Marin Observation : From seabed to space - 12 > 16 octobre 2020
      • Le 02/10/2020
      • India experts take part of Sea Tech Week® 2020

      • France and India, and particularly Brest and Goa are closely linked in the field of marine science and technology, supported at the highest level. Since 2017, the Campus community and the Indian Institute of Technology of Goa have developed relationships that are refined and more and more assertive.

        Within this context, Sea Tech Week® is glad to welcome Professor B.K. Mishra, as member of its international committee.
      • indeDrapeau.jpg
      • Professor B. K. Mishra is the Director of Indian Institute of Technology Goa since March 2017. Prior to joining IIT Goa, he was a Professor at IIT Kanpur. Prof. Mishra graduated with a Bachelors degree in Metallurgical Engineering from N.I.T. Rourkela, in 1981 and then obtained his Ph.D. degree from University of Utah, in the year 1990. In the year 1993, he returned to India and joined IIT Kanpur.
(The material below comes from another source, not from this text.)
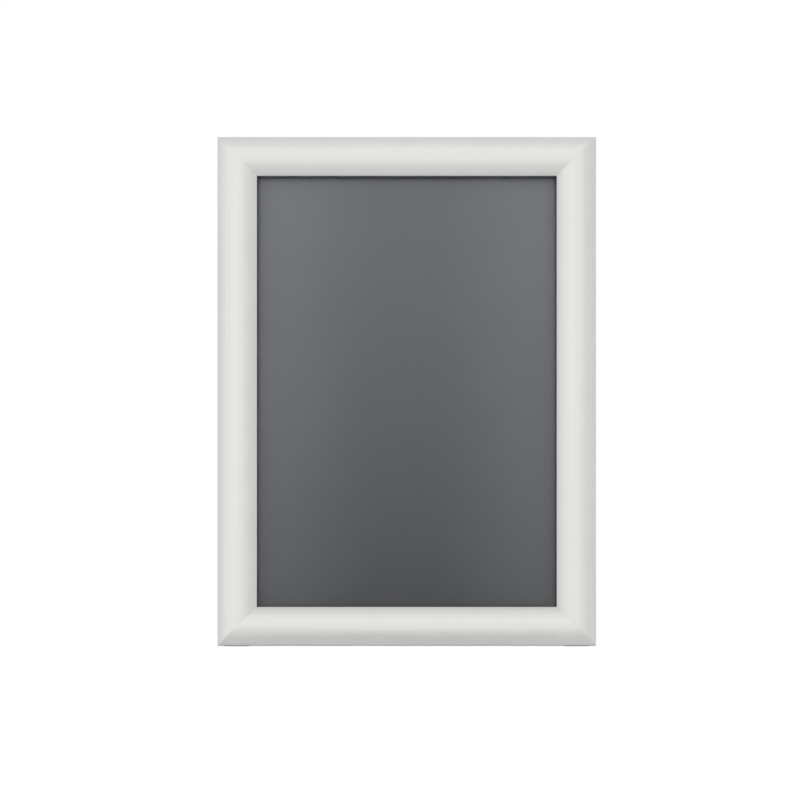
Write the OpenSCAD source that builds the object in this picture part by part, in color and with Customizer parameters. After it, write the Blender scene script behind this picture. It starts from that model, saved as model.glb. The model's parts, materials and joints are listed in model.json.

He became a Professor and subsequently in 2006 he went to CSIR on deputation from IIT Kanpur as Director of CSIR-IMMT which is a National Laboratory located at Bhubaneswar.  

        He is recognized for his contribution in the field of Extractive Metallurgy, Powder Technology, and Mathematical Modelling. He is a recipient of the National Geoscience Award and is a fellow of the Indian National Academy of Engineering.  

        Moreover, three indian experts will do an oral presentation during the e-conference:


        Estimating location specific water column properties from remote sensing signals via machine learning

        included in the session: Big Data, Deep Learning, Satellite Observation / Monday 12 October - 13:30-15:30 (Paris Time)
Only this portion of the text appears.